As a boy in World War II Romania, he lived in a Jewish ghetto, while his father was imprisoned in a forced labor camp. After the war, and his country was abandoned to Soviet hegemony, he became an engineer. To have his papers published anywhere but the Academy of Science in Romania, he had to work in secrecy and smuggle them out. He and his wife wanted to leave the misery of communist Romania, but the process of obtaining permission took years. Finally, in 1978, he and his family emigrated to Israel. After teaching for seven years at Tel-Aviv University, he accepted a one-year visiting professorship at Virginia Tech. One year turned to 22, as he and his family decided to resettle in Blacksburg.
But the 22nd year was the last. One year ago today, Dr. Liviu Librescu was murdered by Cho Seung Hui, who killed a total of 33 people, including himself, in a few hours of terror on the campus of Virginia Tech.

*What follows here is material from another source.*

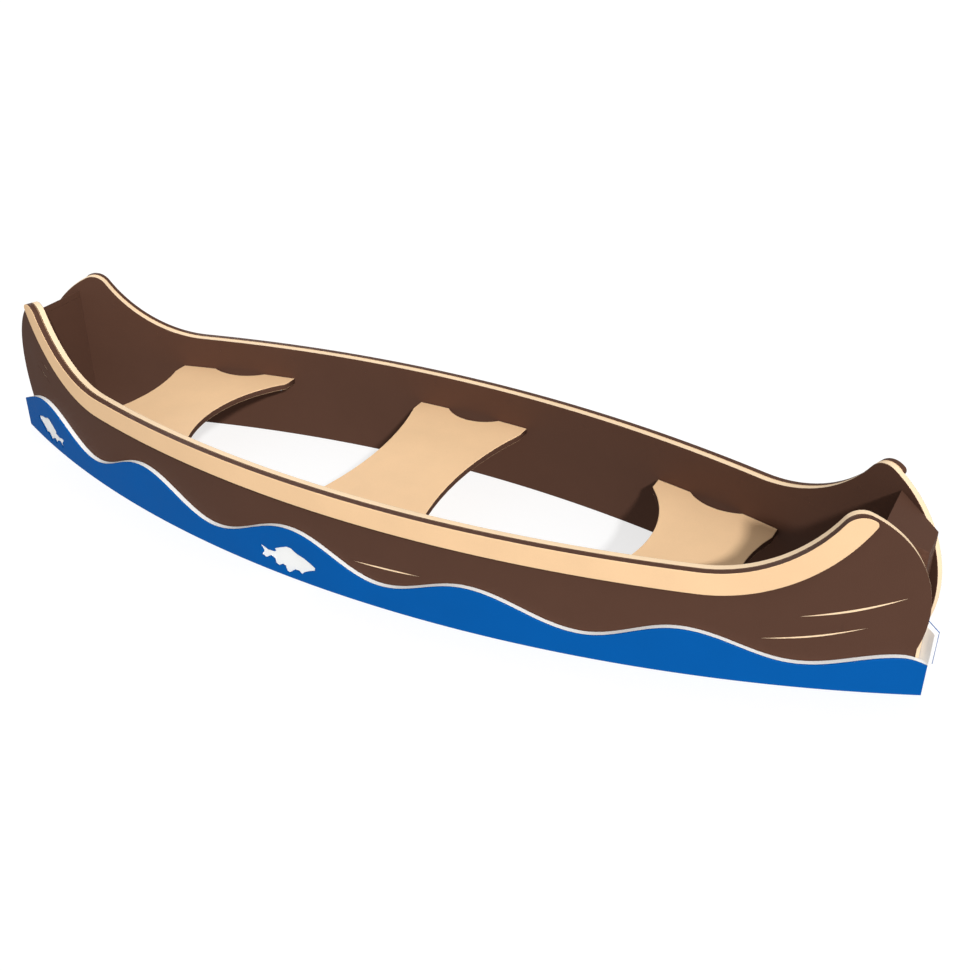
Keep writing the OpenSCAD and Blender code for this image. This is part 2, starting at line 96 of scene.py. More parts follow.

Dr. Librescu died blocking the door to his classroom, allowing his students to escape through the window, an old man who had sufferred much fending off a college boy who had sufferred much less.
And in that fight for control of the door, two world views collided. Hope despite sufferring battled resentment despite opportunity; value for life forstalled the culture of death; self-sacrifice overcame self-indulgence. In those moments, Dr. Librescu battled one final time the ugly value system that he had fought all his life. The lives he saved proclaim the goodness of his world view, and the devastation that Mr. Cho wrought bespeaks the depravity of his.